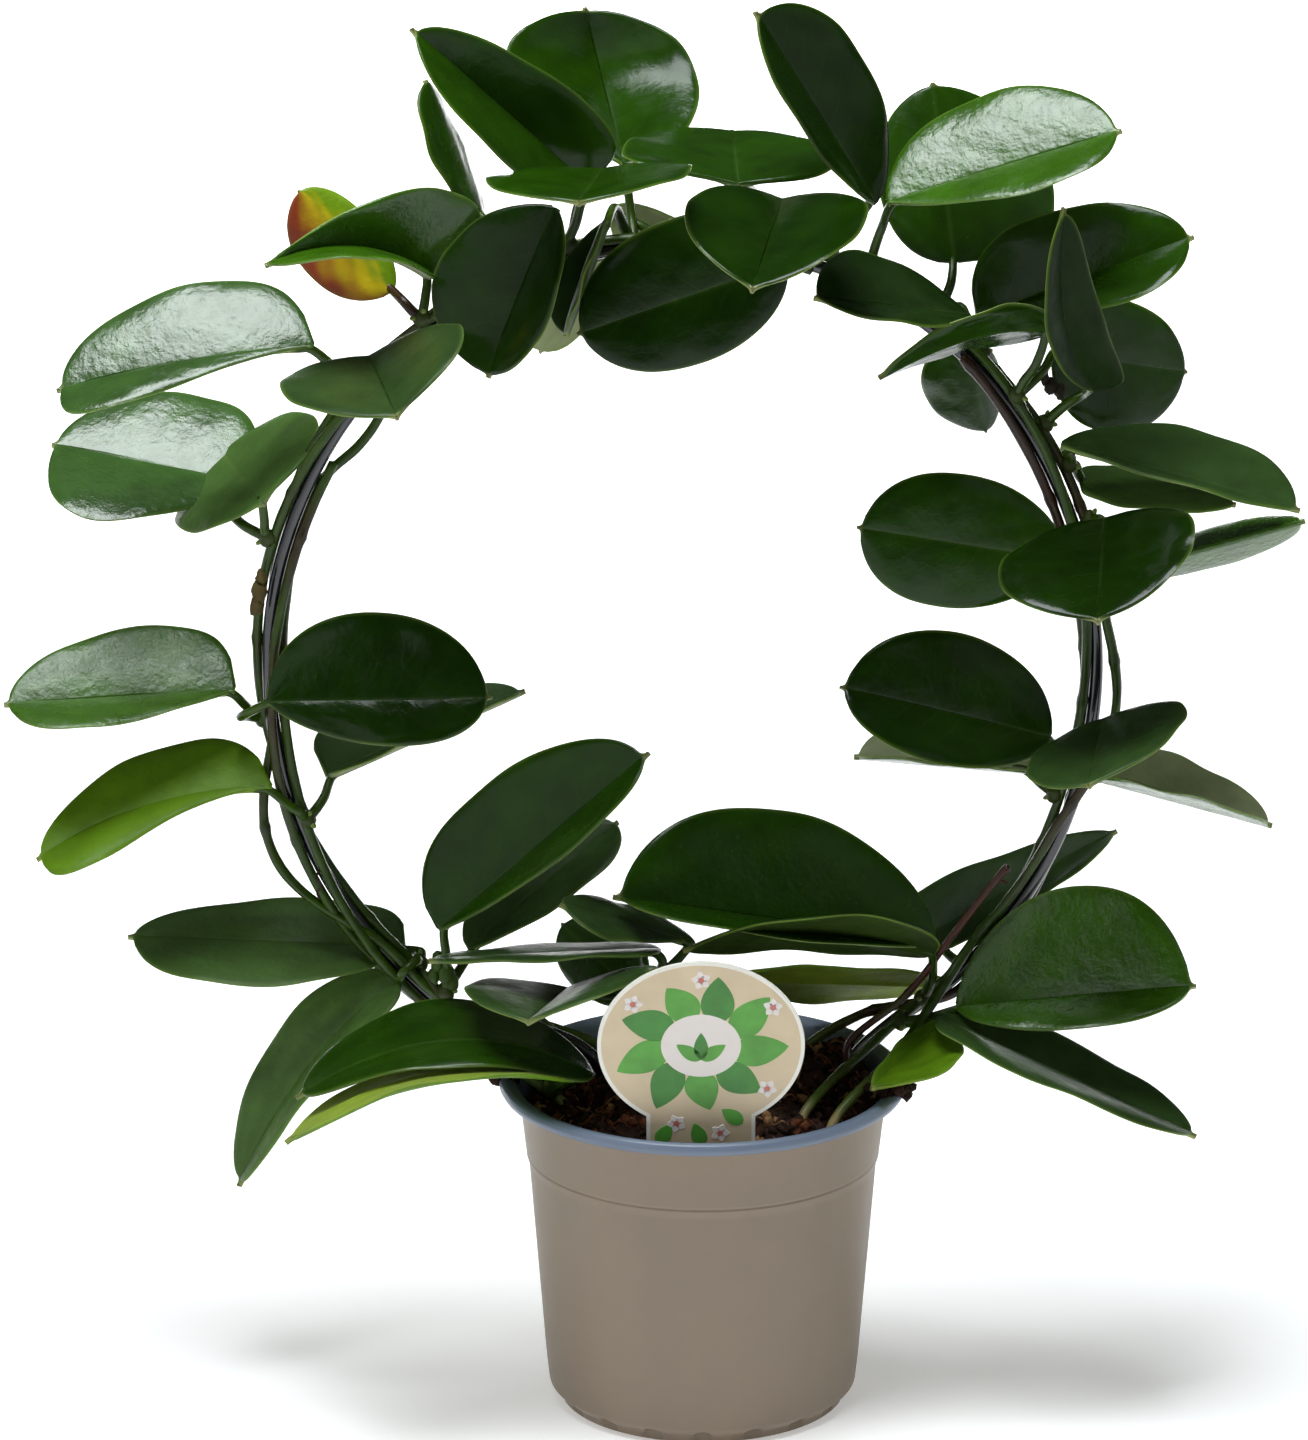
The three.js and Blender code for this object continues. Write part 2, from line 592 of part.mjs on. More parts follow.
function makeLabel(grow = 0) {
  const outline = new THREE.Shape();
  const halfWidth = labelSize.halfWidth + grow;
  const halfHeight = labelSize.halfHeight + grow;
  const neck = labelSize.neckHalf + grow;
  const stake = labelSize.stakeHalf + grow;
  const tip = labelSize.stakeTip - labelCentre.z;
  const open = Math.asin(neck / halfWidth);
  outline.moveTo(neck, -Math.cos(open) * halfHeight);
  outline.absellipse(0, 0, halfWidth, halfHeight, open - Math.PI / 2, -Math.PI / 2 - open + TAU, false);
  outline.lineTo(-neck, -labelSize.neckEnd);
  outline.lineTo(-stake, -labelSize.stakeStart);
  outline.lineTo(1 - stake, tip + 8);
  outline.lineTo(0, tip - grow);
  outline.lineTo(stake - 1, tip + 8);
  outline.lineTo(stake, -labelSize.stakeStart);
  outline.lineTo(neck, -labelSize.neckEnd);
  outline.closePath();
  const depth = labelSize.thickness + grow * 2;
  const plate = new THREE.ExtrudeGeometry(outline, { depth, bevelEnabled: false, curveSegments: 28 });
  plate.translate(0, 0, -depth / 2).rotateX(Math.PI / 2 - labelSize.lean);
  return solidOf(plate.translate(labelCentre.x, labelCentre.y, labelCentre.z));
}

// Build everything, each piece clear of those before it
const tubeSides = { hoop: 8, vine: 5 };
const stepLength = 11;

function strandTube(route, radius, grow = 0) {
  const curve = new THREE.CatmullRomCurve3(route, false, 'centripetal');
  const steps = Math.round(curve.getLength() / stepLength);
  return tube(route, radius + grow, tubeSides.vine, steps);
}

const hoopSteps = 56;
const hoopSolid = tube(hoopRoute(), hoopSize.wire, tubeSides.hoop, hoopSteps);
const hoopRoom = tube(hoopRoute(), hoopSize.wire + seat + 0.05, tubeSides.hoop, hoopSteps);
const labelSolid = makeLabel();
const labelRoom = makeLabel(seat);

const vineLooks = {
  vine_left_bowed: 0x5b6a3a,
  vine_left_long: 0x4f4a2e,
  vine_left_back: 0x6a5a3c,
  vine_left_thin: 0x56603a,
  vine_right_green: 0x5d7a36,
  vine_right_grey: 0x59663f,
  vine_right_back: 0x5a4630,
  stem_middle: 0x566a34,
  stem_dead: 0x5a2a1c,
};

const taken = [hoopRoom];
const vineSolids = {};
for (const [name, route] of Object.entries(routes)) {
  const radius = name === 'stem_dead' ? 1.25 : vineSize.radius;
  const body = strandTube(route, radius);
  vineSolids[name] = biggest(taken.reduce((rest, room) => rest.subtract(room), body));
  taken.push(strandTube(route, radius, seat + 0.05));
}

const ground = [...taken, labelRoom];
const soilSolid = ground.reduce((rest, room) => rest.subtract(room), makeSoil());

place('pot', makePot(), material(0x877b6d, 0.45));
place('soil', biggest(soilSolid), material(0x3a281c, 0.95));
place('hoop', hoopSolid, material(0x23262c, 0.25));
place('label', labelSolid, material(0xded9cc, 0.4));
for (const [name, solid] of Object.entries(vineSolids)) {
  place(name, solid, material(vineLooks[name], 0.55));
}

const leafLook = [0x2b4a22, 0x33552a, 0x264020];
const obstacles = joined([...taken, labelRoom]);
let count = 0;
for (const [name, spray] of Object.entries(sprays)) {
  const node = growthPoint(spray);
  const parts = [makeSwelling(node)];
  for (const leaf of spray.leaves) {
    parts.push(makeBlade(leaf), makePetiole(node, leaf));
  }
  const body = biggest(joined(parts).subtract(obstacles));
  place(name, body, material(leafLook[count % leafLook.length], 0.35));
  count += 1;
}

export default group;
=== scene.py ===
"""Potted hoya on a round hoop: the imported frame, dressed with fine leaves, vines, soil, pot and label."""

import math
from types import SimpleNamespace as Named

import bmesh
import bpy
import numpy as np
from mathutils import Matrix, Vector, noise


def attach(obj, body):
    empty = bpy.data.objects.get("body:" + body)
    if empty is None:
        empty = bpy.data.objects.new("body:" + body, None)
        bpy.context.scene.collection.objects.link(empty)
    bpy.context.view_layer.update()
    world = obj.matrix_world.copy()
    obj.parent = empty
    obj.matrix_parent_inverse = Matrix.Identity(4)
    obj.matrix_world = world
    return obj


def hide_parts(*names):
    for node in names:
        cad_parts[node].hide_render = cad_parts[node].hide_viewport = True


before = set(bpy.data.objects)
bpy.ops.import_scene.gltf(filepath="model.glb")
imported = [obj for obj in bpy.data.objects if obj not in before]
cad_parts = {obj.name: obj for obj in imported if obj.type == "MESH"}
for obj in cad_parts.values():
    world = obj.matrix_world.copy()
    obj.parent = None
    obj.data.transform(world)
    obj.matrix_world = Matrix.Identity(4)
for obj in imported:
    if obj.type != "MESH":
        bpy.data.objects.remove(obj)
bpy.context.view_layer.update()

TAU = math.tau
MM = 0.001

# The photograph's view: sizes in millimetres, the picture in pixels
PICTURE = (1308, 1440)
VIEW_ELEVATION = math.radians(18.3)
VIEW_DISTANCE = 3000.0
VIEW_SCALE = 0.2877
VIEW_CENTRE = (654, 720)
VIEW_TARGET = np.array([-14.2, 0.0, 207.3])
VIEW_FORWARD = np.array([0.0, math.cos(VIEW_ELEVATION), -math.sin(VIEW_ELEVATION)])
VIEW_RIGHT = np.array([1.0, 0.0, 0.0])
VIEW_UP = np.array([0.0, math.sin(VIEW_ELEVATION), math.cos(VIEW_ELEVATION)])
VIEW_POINT = VIEW_TARGET - VIEW_FORWARD * VIEW_DISTANCE
SENSOR = 36.0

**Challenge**
Reproduce all data above, unchanged.

**Complete output**
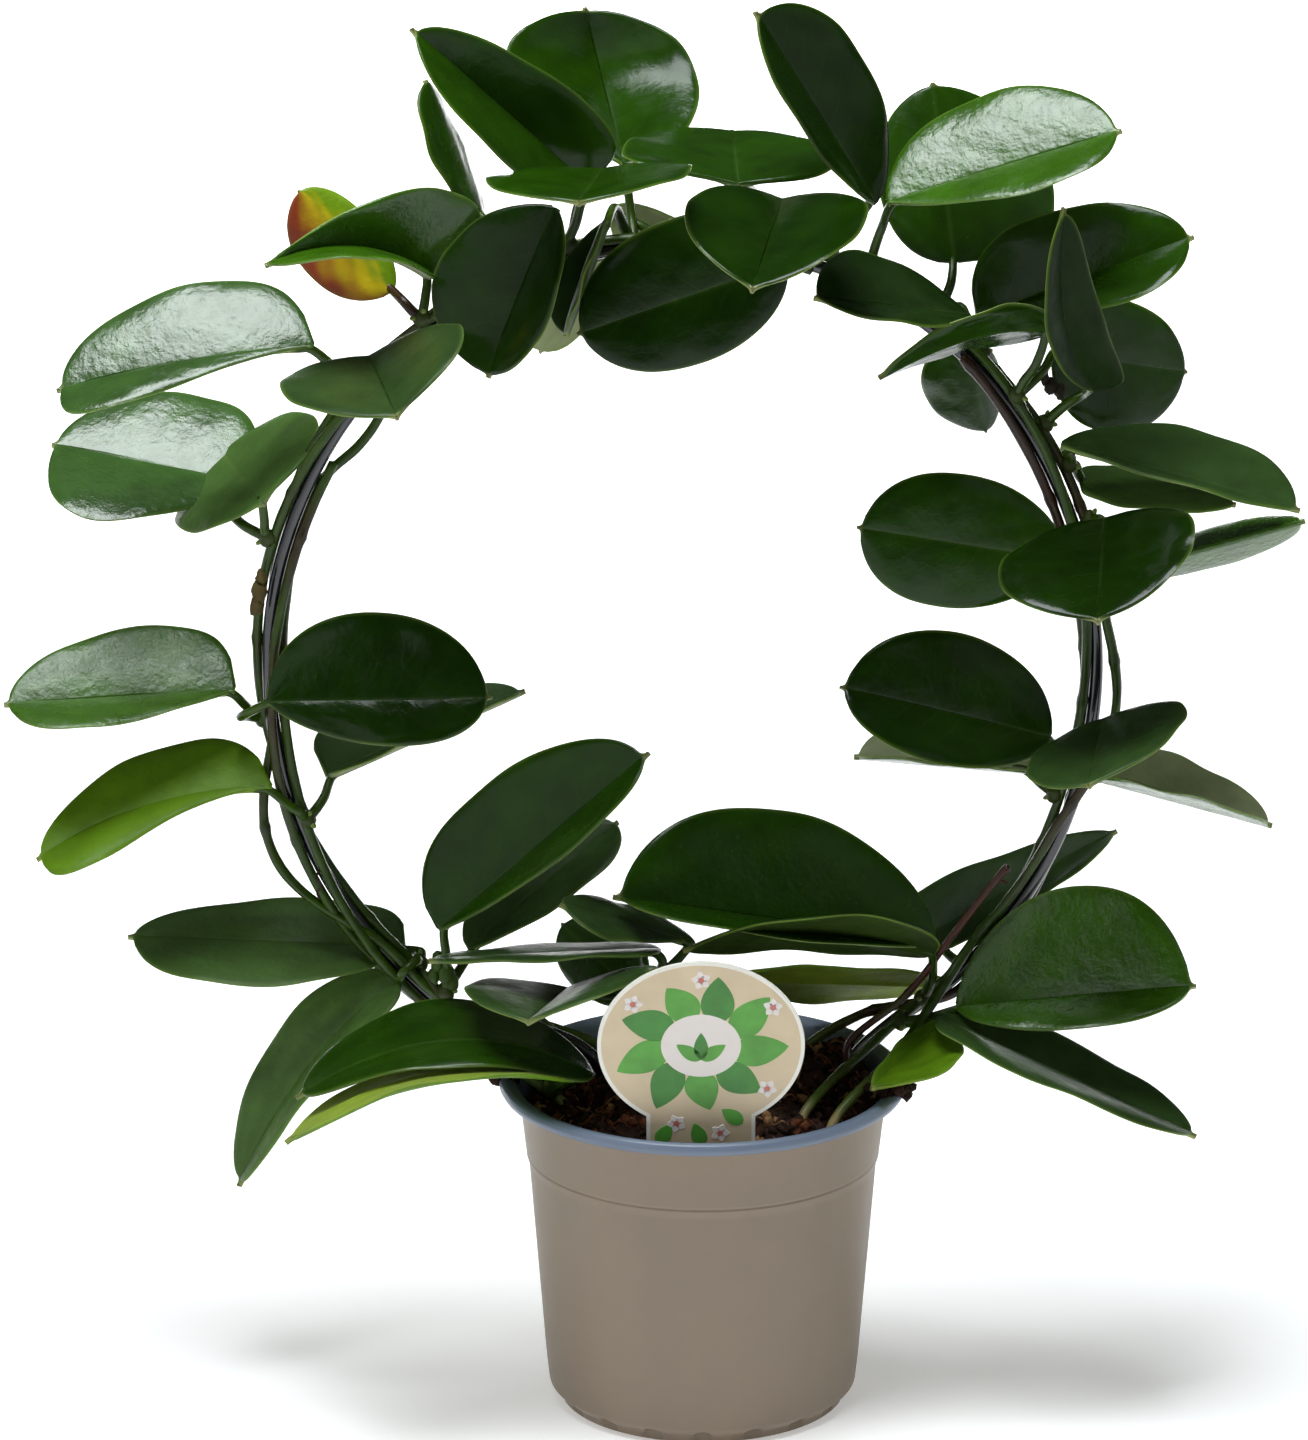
The three.js and Blender code for this object continues. Write part 2, from line 592 of part.mjs on. More parts follow.
function makeLabel(grow = 0) {
  const outline = new THREE.Shape();
  const halfWidth = labelSize.halfWidth + grow;
  const halfHeight = labelSize.halfHeight + grow;
  const neck = labelSize.neckHalf + grow;
  const stake = labelSize.stakeHalf + grow;
  const tip = labelSize.stakeTip - labelCentre.z;
  const open = Math.asin(neck / halfWidth);
  outline.moveTo(neck, -Math.cos(open) * halfHeight);
  outline.absellipse(0, 0, halfWidth, halfHeight, open - Math.PI / 2, -Math.PI / 2 - open + TAU, false);
  outline.lineTo(-neck, -labelSize.neckEnd);
  outline.lineTo(-stake, -labelSize.stakeStart);
  outline.lineTo(1 - stake, tip + 8);
  outline.lineTo(0, tip - grow);
  outline.lineTo(stake - 1, tip + 8);
  outline.lineTo(stake, -labelSize.stakeStart);
  outline.lineTo(neck, -labelSize.neckEnd);
  outline.closePath();
  const depth = labelSize.thickness + grow * 2;
  const plate = new THREE.ExtrudeGeometry(outline, { depth, bevelEnabled: false, curveSegments: 28 });
  plate.translate(0, 0, -depth / 2).rotateX(Math.PI / 2 - labelSize.lean);
  return solidOf(plate.translate(labelCentre.x, labelCentre.y, labelCentre.z));
}

// Build everything, each piece clear of those before it
const tubeSides = { hoop: 8, vine: 5 };
const stepLength = 11;

function strandTube(route, radius, grow = 0) {
  const curve = new THREE.CatmullRomCurve3(route, false, 'centripetal');
  const steps = Math.round(curve.getLength() / stepLength);
  return tube(route, radius + grow, tubeSides.vine, steps);
}

const hoopSteps = 56;
const hoopSolid = tube(hoopRoute(), hoopSize.wire, tubeSides.hoop, hoopSteps);
const hoopRoom = tube(hoopRoute(), hoopSize.wire + seat + 0.05, tubeSides.hoop, hoopSteps);
const labelSolid = makeLabel();
const labelRoom = makeLabel(seat);

const vineLooks = {
  vine_left_bowed: 0x5b6a3a,
  vine_left_long: 0x4f4a2e,
  vine_left_back: 0x6a5a3c,
  vine_left_thin: 0x56603a,
  vine_right_green: 0x5d7a36,
  vine_right_grey: 0x59663f,
  vine_right_back: 0x5a4630,
  stem_middle: 0x566a34,
  stem_dead: 0x5a2a1c,
};

const taken = [hoopRoom];
const vineSolids = {};
for (const [name, route] of Object.entries(routes)) {
  const radius = name === 'stem_dead' ? 1.25 : vineSize.radius;
  const body = strandTube(route, radius);
  vineSolids[name] = biggest(taken.reduce((rest, room) => rest.subtract(room), body));
  taken.push(strandTube(route, radius, seat + 0.05));
}

const ground = [...taken, labelRoom];
const soilSolid = ground.reduce((rest, room) => rest.subtract(room), makeSoil());

place('pot', makePot(), material(0x877b6d, 0.45));
place('soil', biggest(soilSolid), material(0x3a281c, 0.95));
place('hoop', hoopSolid, material(0x23262c, 0.25));
place('label', labelSolid, material(0xded9cc, 0.4));
for (const [name, solid] of Object.entries(vineSolids)) {
  place(name, solid, material(vineLooks[name], 0.55));
}

const leafLook = [0x2b4a22, 0x33552a, 0x264020];
const obstacles = joined([...taken, labelRoom]);
let count = 0;
for (const [name, spray] of Object.entries(sprays)) {
  const node = growthPoint(spray);
  const parts = [makeSwelling(node)];
  for (const leaf of spray.leaves) {
    parts.push(makeBlade(leaf), makePetiole(node, leaf));
  }
  const body = biggest(joined(parts).subtract(obstacles));
  place(name, body, material(leafLook[count % leafLook.length], 0.35));
  count += 1;
}

export default group;
=== scene.py ===
"""Potted hoya on a round hoop: the imported frame, dressed with fine leaves, vines, soil, pot and label."""

import math
from types import SimpleNamespace as Named

import bmesh
import bpy
import numpy as np
from mathutils import Matrix, Vector, noise


def attach(obj, body):
    empty = bpy.data.objects.get("body:" + body)
    if empty is None:
        empty = bpy.data.objects.new("body:" + body, None)
        bpy.context.scene.collection.objects.link(empty)
    bpy.context.view_layer.update()
    world = obj.matrix_world.copy()
    obj.parent = empty
    obj.matrix_parent_inverse = Matrix.Identity(4)
    obj.matrix_world = world
    return obj


def hide_parts(*names):
    for node in names:
        cad_parts[node].hide_render = cad_parts[node].hide_viewport = True


before = set(bpy.data.objects)
bpy.ops.import_scene.gltf(filepath="model.glb")
imported = [obj for obj in bpy.data.objects if obj not in before]
cad_parts = {obj.name: obj for obj in imported if obj.type == "MESH"}
for obj in cad_parts.values():
    world = obj.matrix_world.copy()
    obj.parent = None
    obj.data.transform(world)
    obj.matrix_world = Matrix.Identity(4)
for obj in imported:
    if obj.type != "MESH":
        bpy.data.objects.remove(obj)
bpy.context.view_layer.update()

TAU = math.tau
MM = 0.001

# The photograph's view: sizes in millimetres, the picture in pixels
PICTURE = (1308, 1440)
VIEW_ELEVATION = math.radians(18.3)
VIEW_DISTANCE = 3000.0
VIEW_SCALE = 0.2877
VIEW_CENTRE = (654, 720)
VIEW_TARGET = np.array([-14.2, 0.0, 207.3])
VIEW_FORWARD = np.array([0.0, math.cos(VIEW_ELEVATION), -math.sin(VIEW_ELEVATION)])
VIEW_RIGHT = np.array([1.0, 0.0, 0.0])
VIEW_UP = np.array([0.0, math.sin(VIEW_ELEVATION), math.cos(VIEW_ELEVATION)])
VIEW_POINT = VIEW_TARGET - VIEW_FORWARD * VIEW_DISTANCE
SENSOR = 36.0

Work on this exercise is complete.